Both sides, exhausted, flopped down in the gathering desert dusk.
To the north, the Australians enjoyed yet another success, as 6th Division finally entered Benghazi. Lt. W. M. Knox of 2/8 Battalion drove into town to find the population of 50,000 Greeks, Jews, Italians, and Arabs, waving and cheering the Australian column. Knox drove to town hall where the Italian civic rulers awaited him. Knox handed the Italians orders that charged them with maintaining law and order until the rest of the division could arrive. The mayor delivered a speech of welcome, calling the Australians" our brave allies," which baffled the Diggers.
Next morning, at Beda Fomm, Bergonzoli mustered his last 30 tanks for one final dawn assault. With 6th Australian breathing down his neck, Bergonzoli was out of time, space, and ideas.
The attack was based on the courage of desperation, and it hit the 106th RHA's portee-mounted guns. The Italians pressed through, having knocked out all but one of the anti-tank guns. That gun was manned by the battery commander, his batman, and a cook. They destroyed the last Italian tank.
British infantry battered the attacking Italian riflemen, leaving the M13s 20 yards from their objective, but completely unsupported. Tellera himself led a bayonet charge and was mortally wounded. 10th Army was defeated. At 9 a.m., white flags went up over the Italian lines.
O'Connor himself, who had directed the British battle, drove to a farmhouse near Soluch where half a dozen Italian generals in snappy uniforms and polished boots were held prisoner, the elusive "Electric Whiskers" Bergonzoli among them. O'Connor, like Grant at Appomattox, was casually dressed -- corduroy trousers, leather sleeveless jerkin, tartan scarf, and sagging cap.

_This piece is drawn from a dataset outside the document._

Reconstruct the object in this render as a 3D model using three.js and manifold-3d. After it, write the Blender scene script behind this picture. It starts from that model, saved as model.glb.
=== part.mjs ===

"I am sorry you are so uncomfortable," said O'Connor."We haven't had much time to make proper arrangements."
"Thank you very much," said Gen. Cona, for his defeated colleagues. "We realize you came here in a great hurry."
O'Connor's aide Dorman-Smith fired off a message to Wavell, "Fox killed in the open."
Around O'Connor was the wreckage of the Italian 10th Army. He surveyed a scene clogged with more than 25,000 PoWs, more than 100 tanks (some of which were serviceable), 216 guns, and 1,500 wheeled vehicles. Under the blue African sky, small gazelles bounded through the scrub.
"I have seldom seen such a scene of wreckage and confusion as existed on the main Benghazi road," wrote O'Connor. "Broken up and overturned lorries; in some places guns, lorries and tanks in hopeless confusion. Elsewhere guns in action and broken down M13s. All over the countryside and everywhere masses of prisoners. Most of the enemy tanks had dead men inside them...Gen. Tellera, the Army Commander, was in one lying seriously wounded. He died later in the day."
The mess was too great for even the Arabs to loot. The wreckage of 10th Army lay strewn around Beda Fomm for years.
O'Connor wasted no time. Within hours, 11th Hussars, on captured fuel, was speeding along the road to El Agheila, where they stopped, ending the "5-day raid" two months after it began.
The campaign was over. It was a complete British triumph, one that would be studied for decades in staff colleges. For a loss of 500 dead, 55 missing, and 1,373 wounded, 30,000 British troops had advanced 500 miles in two months, destroyed an army of 10 divisions (including Mussolini's vaunted Blackshirts), and taken 130,000 PoWs, 400 tanks, and 1,290 guns. The reputation of Mussolini's Fascist Italy had been torn to shreds.
So had Graziani's. He was summarily fired, and replaced by his subordinate, Gen. Gariboldi. Gariboldi dug in to await the inevitable British drive on Tripoli.
It never came. Wavell's eyes were on Greece. O'Connor sent Dorman-Smith to Cairo for permission to advance, but was too late. "I am beginning my spring campaign, Eric," Wavell told Dorman-Smith, while looking at a map of the Balkans.
7th Armoured returned to Egypt to re-fit. 6th Australian and 2nd New Zealand Division shipped out to Greece. The new 2nd Armoured Division was to man the line at El Agheila. The British had given up the initiative in the Libyan desert
This decision, made by Churchill, and backed completely by Wavell, to drain off scarce British strength to hold Greece, was one of the worst of the war. The Axis had lost the Italian 10th Army, and Mussolini what was left of his reputation, but Hitler was about to rewrite the play on Libya's barren stage.
"Dearest Lu. Landed at Staaken 12:45. First to C-in-C of the Army, who appointed me to my new job, and then to the Fuhrer. Things are moving fast. My kit is coming here. I can only take barest necessities with me. Perhaps I'll be able to get the rest out soon. I need not tell you how my head is swimming with all the many things there are to be done. It'll be months before anything materializes. So 'our leave' was cut short again. Don't be sad, it had to be. The new job is very big and important..."
So wrote Maj. Gen. Erwin Rommel of the Germany Army to his wife Lucie on 6 February, the day of the battle of Beda Fomm. The "new job" was to take over an outfit the Germans were shipping to Libya, the Afrika Korps. The shape of the desert war was about to change completely, and a legend was about to be born.